------ COLLECTED DATA ------

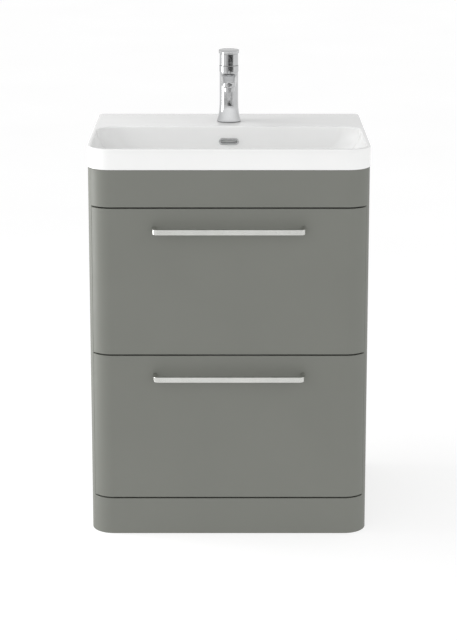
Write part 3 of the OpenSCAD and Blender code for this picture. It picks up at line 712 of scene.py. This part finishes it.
def build_lever():
    """A flat plate whose rounded nose points over the spout, and its stem."""
    low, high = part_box("tap_lever")
    plate_z, r, nose_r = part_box("tap_head")[1].z + 1 * MM, high.x - TAP_AXIS.x, 19.5 * MM
    back = arc(TAP_AXIS.x, TAP_AXIS.y, r, 0, 180, 40)
    right = arc(TAP_AXIS.x, TAP_AXIS.y, r, -30, 0, 8)[:-1]
    left = [(2 * TAP_AXIS.x - x, y) for x, y in reversed(right)]
    nose = arc(TAP_AXIS.x, low.y + nose_r, nose_r, 180, 360, 40)
    plate = prism("lever_plate", back + left + nose + right, plate_z, high.z, 1.4 * MM, 4, 50)
    stem = rod(3 * MM, (TAP_AXIS.x, TAP_AXIS.y, low.z), (TAP_AXIS.x, TAP_AXIS.y, plate_z + 0.5 * MM), 32)
    graph = bpy.context.evaluated_depsgraph_get()
    bevelled = bpy.data.meshes.new_from_object(plate.evaluated_get(graph))
    plate.modifiers.clear()
    plate.data = bevelled
    return join("tap_lever_plate", plate, stem)


def turned_ring(name, inner_r, outer_r, low_z, high_z, edge):
    """A ring turned round the tap's axis, with soft outer edges."""
    corners = [(inner_r, low_z), (outer_r, low_z), (outer_r, high_z), (inner_r, high_z)]
    return lathe(name, rounded(corners, [0, edge, edge, 0]), TAP_AXIS, sides=128)


def build_tap():
    body = even_normals(join("tap_casting", build_upright(), build_spout()))
    finish_piece(body, "cabinet", "chrome", "chrome", "tap_body")
    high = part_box("tap_collar")[1]
    collar_r, collar_gap = high.x - TAP_AXIS.x, 0.05 * MM
    collar = turned_ring("tap_collar_ring", BORE_R, collar_r, COLLAR_Z + collar_gap, high.z, 0.7 * MM)
    finish_piece(collar, "cabinet", "chrome", "chrome", "tap_collar")
    low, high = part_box("tap_head")
    head = turned_ring("tap_turning_head", 17.2 * MM, TAP_R, low.z, high.z, 0.6 * MM)
    finish_piece(head, "tap_head", "chrome", "chrome", "tap_head")
    finish_piece(build_lever(), "tap_lever", "chrome", "chrome", "tap_lever")


# ---- trap ----

TRAP_AXIS = sum(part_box("trap_nut"), Vector()) / 2


def ribs(count, depth, r_min, z_lo, z_hi):
    """A grip: grooves round the outside between two heights."""
    def wave(a, r, z):
        if r < r_min or not z_lo < z < z_hi:
            return r
        return r - depth * (0.5 + 0.5 * math.cos(count * a)) ** 3
    return wave


def with_grip_points(profile, r):
    """Adds points near both ends of the outer wall, so that the ribs can begin and end there."""
    near, far, longest_edge = 1.5 * MM, 2.5 * MM, 10 * MM
    out = []
    for here, after in zip(profile, profile[1:] + profile[:1]):
        out.append(here)
        if abs(here[0] - r) < TINY and abs(after[0] - r) < TINY and after[1] - here[1] > longest_edge:
            out += [(r, here[1] + near), (r, here[1] + far), (r, after[1] - far), (r, after[1] - near)]
    return out


def ribbed(name, corners, r, sides, grip):
    """Turns (radius, height, rounding) corners round the trap's axis, with ribs in the outer wall."""
    profile = rounded([corner[:2] for corner in corners], [corner[2] for corner in corners])
    return lathe(name, with_grip_points(profile, r), TRAP_AXIS, sides, grip)


def build_trap_nut():
    low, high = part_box("trap_nut")
    r, neck_r, thread_r, step_z = high.x - TRAP_AXIS.x, 16.3 * MM, 21.3 * MM, low.z + 15.5 * MM
    soft = 1.5 * MM
    corners = [(neck_r, low.z, 0), (r, low.z, soft), (r, high.z, soft), (thread_r, high.z, 0),
               (thread_r, step_z, 0), (neck_r, step_z, 0)]
    grip = ribs(16, 1.6 * MM, r - 0.1 * MM, low.z + 3.5 * MM, high.z - 3.5 * MM)
    nut = ribbed("trap_coupling_nut", corners, r, 192, grip)
    finish_piece(nut, "cabinet", "white_plastic", "white_plastic", "trap_nut")


def build_trap_cup():
    low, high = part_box("trap_cup")
    seat_z, floor_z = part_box("trap_body")[0].z, low.z + 3 * MM
    r, r_in, r_seat, tip_r = high.x - TRAP_AXIS.x, 27 * MM, 30.3 * MM, 0.1 * MM
    waist_r = r - 2.5 * MM
    corners = [(tip_r, low.z, 0), (r - 6 * MM, low.z, 6 * MM), (waist_r, low.z + 18 * MM, 10 * MM),
               (waist_r, seat_z - 14 * MM, 1 * MM), (r, seat_z - 12 * MM, 0.8 * MM), (r, high.z, 1 * MM),
               (r_seat, high.z, 0), (r_seat, seat_z, 0), (r_in, seat_z, 0), (r_in, floor_z, 3 * MM),
               (tip_r, floor_z, 0)]
    grip = ribs(20, 1.4 * MM, r - 0.1 * MM, seat_z - 9.5 * MM, high.z - 3 * MM)
    cup = ribbed("trap_cleaning_cup", corners, r, 240, grip)
    finish_piece(cup, "cabinet", "white_plastic", "white_plastic", "trap_cup")


# ---- pieces that stay the CAD's own ----

def dress_the_rest():
    for node in ("base_panel", "plinth_rear_rail", "front_rail", "hanging_rail"):
        dress(node, "carcass", 0.6 * MM)
    dress("back_panel", "drawer", 0.4 * MM)
    for level in ("upper", "lower"):
        for part in ("side_left", "side_right", "box_front", "back", "bottom"):
            dress(f"{level}_{part}", "drawer", 0.7 * MM, 3)
        dress(f"{level}_drawer_rails", "zinc", 0.25 * MM)
        dress(f"cabinet_rails_{level}", "zinc", 0.25 * MM)
        dress(f"slide_members_{level}", "zinc", 0.25 * MM)
        dress(f"{level}_handle_screws", "zinc", 0.3 * MM)
        dress(f"{level}_front_screws", "brass", 0.3 * MM)
    dress("upper_cutout_guard", "grey_plastic", 0.8 * MM, 3)
    dress("front_bumpers", "rubber", 0.2 * MM)
    for node in ("waste_seal", "waste_washer", "tap_base_seal"):
        dress(node, "rubber", 0.3 * MM)
    dress("waste_body", "chrome", 0.5 * MM)
    for node in ("waste_nut", "tap_clamp_nut"):
        dress(node, "brass", 0.6 * MM)
    for node in ("trap_inlet_pipe", "trap_body", "trap_outlet_pipe"):
        dress(node, "white_plastic", 0.6 * MM)
    for node in ("tap_stud", "tap_clamp_washer"):
        dress(node, "zinc", 0.3 * MM)
    dress("tap_cartridge", "cartridge", 0.5 * MM)
    dress("tap_aerator", "grey_plastic", 0.3 * MM)


build_fronts()
build_basin()
build_overflow_cover()
build_waste()
build_tap()
build_trap_nut()
build_trap_cup()
for each in ("upper", "lower"):
    build_handle(each)
dress_the_rest()


# ---- the stage ----

def build_floor():
    """A pale floor that glows a little, so that it runs out to white."""
    half, thickness = 20, 0.05
    square = [(-half, -half), (half, -half), (half, half), (-half, half)]
    rings = [[(x, y, z) for x, y in square] for z in (0, -thickness)]
    floor = loft("studio_floor", rings, caps=(True, True))
    n = Nodes("pale_floor", 0.9)
    n.base(n.noise(1.5, 2), (0.42, 0.42, 0.42), (0.44, 0.44, 0.44))
    n.shader.inputs["Emission Color"].default_value = (1, 1, 1, 1)
    n.shader.inputs["Emission Strength"].default_value = 0.68
    n.shader.inputs["Specular IOR Level"].default_value = 0.1
    floor.data.materials.append(n.mat)


def build_dark_screen():
    """A curved dark screen round the tap, lighter towards its ends, that only reflections see."""
    radius, low_z, high_z = 4.75, 0.215, 0.50
    first, sweep, columns = -36, 92, 40  # degrees from straight ahead of the tap
    middle_x, half_width = 1.5, 3.4  # where the cloth is darkest, and how far away it is lightest
    tap = sum(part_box("tap_base_seal"), Vector()) / 2
    angles = [math.radians(first + sweep * i / columns) for i in range(columns + 1)]
    verts = [(tap.x + radius * math.sin(a), tap.y - radius * math.cos(a), z)
             for z in (low_z, high_z) for a in angles]
    faces = [(i, i + 1, columns + 2 + i, columns + 1 + i) for i in range(columns)]
    card = new_object("dark_screen", verts, faces)

    n = Nodes("dark_cloth", 0.95)
    axes = n.add("ShaderNodeSeparateXYZ")
    n.link(n.coords, axes.inputs["Vector"])
    away = n.add("ShaderNodeMath", operation="SUBTRACT")
    away.inputs[1].default_value = middle_x
    n.link(axes.outputs["X"], away.inputs[0])
    distance = n.add("ShaderNodeMath", operation="ABSOLUTE")
    n.link(away.outputs["Value"], distance.inputs[0])
    share = n.add("ShaderNodeMath", operation="DIVIDE")
    share.inputs[1].default_value = half_width
    n.link(distance.outputs["Value"], share.inputs[0])
    n.base(share.outputs["Value"], (0.02, 0.02, 0.02), (0.75, 0.75, 0.75), (0.45, 1.0))
    card.data.materials.append(n.mat)
    card.visible_camera = card.visible_diffuse = card.visible_shadow = False


def build_world():
    """White light from all round, weaker from overhead and from behind."""
    world = bpy.data.worlds.new("studio")
    bpy.context.scene.world = world
    world.use_nodes = True
    tree = world.node_tree
    coords = tree.nodes.new("ShaderNodeTexCoord")
    axes = tree.nodes.new("ShaderNodeSeparateXYZ")
    tree.links.new(coords.outputs["Generated"], axes.inputs["Vector"])
    product = tree.nodes.new("ShaderNodeMath")
    product.operation = "MULTIPLY"
    fades = (("Z", 0.35, 0.95, 1.1, 0.42), ("Y", -1, 1, 1.22, 0.7))
    for i, (axis, start, end, at_start, at_end) in enumerate(fades):
        fade = tree.nodes.new("ShaderNodeMapRange")
        for key, v in (("From Min", start), ("From Max", end), ("To Min", at_start), ("To Max", at_end)):
            fade.inputs[key].default_value = v
        tree.links.new(axes.outputs[axis], fade.inputs["Value"])
        tree.links.new(fade.outputs["Result"], product.inputs[i])
    background = tree.nodes["Background"]
    tree.links.new(product.outputs["Value"], background.inputs["Strength"])
    background.inputs["Color"].default_value = (1, 1, 1, 1)


def softbox(name, at, target, size, power, glossy):
    """A rectangular light, in watts, that faces a target and may show in reflections."""
    light = bpy.data.lights.new(name, "AREA")
    light.shape, light.size, light.size_y, light.energy = "RECTANGLE", size[0], size[1], power
    obj = bpy.data.objects.new(name, light)
    obj.location = at
    obj.rotation_euler = (Vector(target) - Vector(at)).to_track_quat("-Z", "Y").to_euler()
    obj.visible_camera = False
    obj.visible_glossy = glossy
    bpy.context.scene.collection.objects.link(obj)


def build_stage():
    view = bpy.context.scene.view_settings
    view.view_transform = "Standard"
    view.look = "None"
    build_floor()
    build_dark_screen()
    build_world()
    softbox("window_left_high", (-1.35, 0.05, 1.70), (0, 0.05, 0.9), (0.9, 1.4), 13, False)
    softbox("window_left_low", (-1.35, 0.0, 0.48), (0, 0.0, 0.48), (0.5, 0.8), 6, True)


def build_camera():
    """The photograph's eye direction, with most of its large upright shift turned into a tilt."""
    distance, eye_z, tilt = 4.0, 1.600, 11.85
    data = bpy.data.cameras.new("camera")
    data.sensor_width, data.lens = 36, 109.46
    data.shift_x, data.shift_y = -0.000625, -0.20
    data.clip_end = 100
    camera = bpy.data.objects.new("camera", data)
    camera.location = (0, FRONT_Y - distance, eye_z)
    camera.rotation_euler = (math.radians(90 - tilt), 0, 0)
    bpy.context.scene.collection.objects.link(camera)
    bpy.context.scene.camera = camera


build_stage()
build_camera()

------

- TASK OBJECTIVE: Reply with the number of lines in the material above that contain "scene", and nothing more.

- OUTPUT OF THE EXERCISE: 6